La posizione israeliana
Ma anche da parte israeliana, la guerra iniziata dopo il pogrom del 7 ottobre non è motivata da ragioni di giustizia e neppure può limitarsi alla liberazione degli ostaggi. Israele non vuole neppure conquistare nuovi territori. Cerca semplicemente di compiere il dovere fondamentale di ogni stato, garantire la sicurezza dei propri cittadini. Per questo scopo essenziale la guerra continua, come ha detto Netanyahu, anche in questo momento sul terreno, fin che ci saranno terroristi in libertà. Ma non basta aver distrutto largamente la forza militare di Hamas e in parte notevole anche quella di Hezbollah. Occorre completare il loro disarmo, sradicarli dai territori vicino a Israele dove sono ancora insediati, deradicalizzare la popolazione palestinese e sciita che come mostrano i sondaggi li appoggia largamente. E bisogna anche tagliare le unghie della testa della piovra terrorista, che è lo stato teocratico dell’Iran.
Il problema è l’Iran
Hezbollah e Hamas (e gli Houti, e la dittatura siriana e i terroristi iracheni, quelli sudanesi ecc.) non sarebbero pericolosi se non fossero finanziati e armati dall’Iran, con l’appoggio di Russia e Cina. Anche se sconfitti, potrebbero presto risorgere se l’Iran continuasse nella sua politica della “cintura di fuoco” intorno a Israele, ricominciando ad armarli, allenarli, finanziarli.
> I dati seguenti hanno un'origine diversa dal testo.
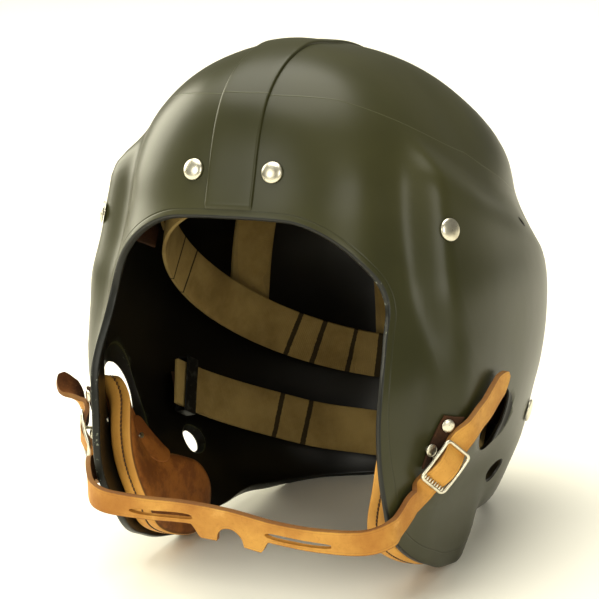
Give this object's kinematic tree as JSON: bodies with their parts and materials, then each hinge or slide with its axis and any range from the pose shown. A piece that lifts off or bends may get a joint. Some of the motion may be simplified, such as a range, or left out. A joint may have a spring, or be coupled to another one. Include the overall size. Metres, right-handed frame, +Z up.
{
  "type": "football helmet",
  "caption": "Moulded plastic football helmet with side flaps, a raised centre strip, webbing suspension, leather jaw pads and a slotted leather chin strap on two buckles.",
  "frame": {"origin": "middle of the bounding box in X and Y, on the surface the helmet rests on", "axes": "+X towards the wearer's left, +Y towards the back of the helmet, +Z up; the helmet leans back on its two side flaps and its neck rim"},
  "size_m": [0.2424, 0.2572, 0.2689],
  "materials": {
    "shell": "satin olive green moulded plastic with scuffs and a dark cut edge",
    "webbing": "matt cream cotton webbing, soiled with age",
    "leather": "tan leather with fuzzy cut edges",
    "dark_leather": "dark brown leather tabs",
    "nickel": "worn nickel plate",
    "clip": "dark grey lacquered metal"
  },
  "bodies": {
    "root": {"shell": "shell", "forehead_rivet_left": "nickel", "temple_rivet_left": "nickel", "rear_rivet_left": "nickel", "upper_stud_left": "nickel", "lower_stud_left": "nickel", "temple_tab_left": "dark_leather", "neck_tab_left": "dark_leather", "neck_clip_left": "clip", "jaw_pad_left": "leather", "buckle_tab_left": "dark_leather", "buckle_left": "nickel", "forehead_rivet_right": "nickel", "temple_rivet_right": "nickel", "rear_rivet_right": "nickel", "upper_stud_right": "nickel", "lower_stud_right": "nickel", "temple_tab_right": "dark_leather", "neck_tab_right": "dark_leather", "neck_clip_right": "clip", "jaw_pad_right": "leather", "buckle_tab_right": "dark_leather", "buckle_right": "nickel", "headband": "webbing", "neck_band": "webbing", "crown_strap_middle": "webbing", "crown_strap_right": "webbing", "crown_strap_left": "webbing", "chin_strap": "leather"}
  },
  "joints": []
}
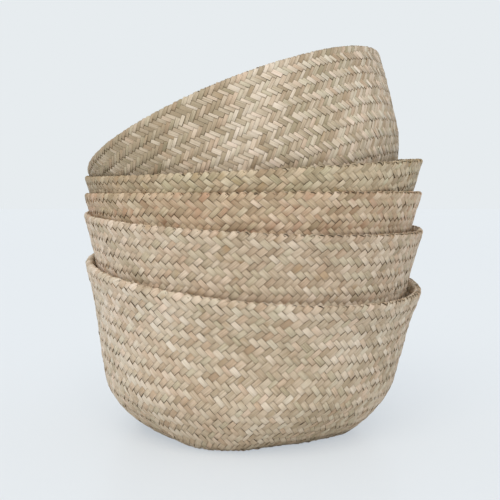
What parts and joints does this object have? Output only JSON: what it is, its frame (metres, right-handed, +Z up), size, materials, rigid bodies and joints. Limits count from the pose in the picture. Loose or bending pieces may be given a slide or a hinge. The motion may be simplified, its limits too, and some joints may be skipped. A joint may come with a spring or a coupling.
{
  "type": "belly basket set",
  "caption": "Nested set of woven belly baskets, each folded down into a soft double-walled bowl, the highest one set in at a slant.",
  "frame": {"origin": "Middle of the lowest basket's flat underside, on the surface it stands on.", "axes": "+Z is up, along the stack. +X is to the right as the picture sees it, and +Y points away from its camera."},
  "size_m": [0.3607, 0.3609, 0.3976],
  "materials": {
    "sedge_plait_1": "matte",
    "sedge_plait_2": "matte",
    "sedge_plait_3": "matte",
    "sedge_plait_4": "matte",
    "sedge_plait_5": "matte"
  },
  "bodies": {
    "basket_1": {"basket_1_base": "sedge_plait_1", "basket_1_bottom_edge": "sedge_plait_1", "basket_1_outer_wall": "sedge_plait_1", "basket_1_belly_fold": "sedge_plait_1", "basket_1_inner_wall": "sedge_plait_1", "basket_1_mouth_hem": "sedge_plait_1"},
    "basket_2": {"basket_2_base": "sedge_plait_2", "basket_2_bottom_edge": "sedge_plait_2", "basket_2_outer_wall": "sedge_plait_2", "basket_2_belly_fold": "sedge_plait_2", "basket_2_inner_wall": "sedge_plait_2", "basket_2_mouth_hem": "sedge_plait_2"},
    "basket_3": {"basket_3_base": "sedge_plait_3", "basket_3_bottom_edge": "sedge_plait_3", "basket_3_outer_wall": "sedge_plait_3", "basket_3_belly_fold": "sedge_plait_3", "basket_3_inner_wall": "sedge_plait_3", "basket_3_mouth_hem": "sedge_plait_3"},
    "basket_4": {"basket_4_base": "sedge_plait_4", "basket_4_bottom_edge": "sedge_plait_4", "basket_4_outer_wall": "sedge_plait_4", "basket_4_belly_fold": "sedge_plait_4", "basket_4_inner_wall": "sedge_plait_4", "basket_4_mouth_hem": "sedge_plait_4"},
    "basket_5": {"basket_5_base": "sedge_plait_5", "basket_5_bottom_edge": "sedge_plait_5", "basket_5_outer_wall": "sedge_plait_5", "basket_5_belly_fold": "sedge_plait_5", "basket_5_inner_wall": "sedge_plait_5"},
    "basket_5_mouth": {"basket_5_mouth_hem": "sedge_plait_5"}
  },
  "joints": [
    {"name": "basket_2_lift", "type": "slide", "parent": "basket_1", "child": "basket_2", "axis": [0, 0, 1], "range_m": [0, 0.18]},
    {"name": "basket_3_lift", "type": "slide", "parent": "basket_2", "child": "basket_3", "axis": [0, 0, 1], "range_m": [0, 0.18]},
    {"name": "basket_4_lift", "type": "slide", "parent": "basket_3", "child": "basket_4", "axis": [0, 0, 1], "range_m": [0, 0.18]},
    {"name": "basket_5_lift", "type": "slide", "parent": "basket_4", "child": "basket_5", "axis": [0, 0, 1], "range_m": [0, 0.18]},
    {"name": "basket_5_unfold", "type": "slide", "parent": "basket_5", "child": "basket_5_mouth", "axis": [-0.3716, 0.1207, 0.9205], "range_m": [0, 0.19], "deforming": ["basket_5_inner_wall"]}
  ]
}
L’Iran, sessanta volte più vasto di Israele e dieci volte più popolato, lavora da decenni per procurarsi la bomba atomica che lo renderebbe inattaccabile. È uno stato clericale e dittatoriale che opprime la sua popolazione; è guidato dal piano imperialista di dominare tutto il Medio Oriente, distruggere Israele e mettersi a capo dell’Islam nella conquista del mondo. Perfino l’amministrazione Biden che sulle tracce di Obama ha cercato a lungo di fare accordi con esso, concorda oggi che l’Iran non deve avere l’atomica. Ma ha esplicitamente proibito a Israele, che pure come paese aggredito ne ha il diritto, di cercare di eliminarne gli impianti nucleari. Ora è il momento in cui è possibile farlo, anche se al costo probabile di una rappresaglia pesante. Solo eliminando la minaccia atomica dell’Iran la guerra sarebbe davvero finita e con essa l’aggressione islamista all’Occidente. Si aprirebbe un quadro politico del tutto diverso, di pace e benessere per tutto il Medio Oriente. Il governo israeliano è di fronte a una scelta molto difficile, come fu difficile entrare a Rafah contro l’opposizione di tutti. Vedremo nelle prossime settimane, mentre si avvicina l’appuntamento decisivo delle elezioni americane, quali saranno le sue scelte.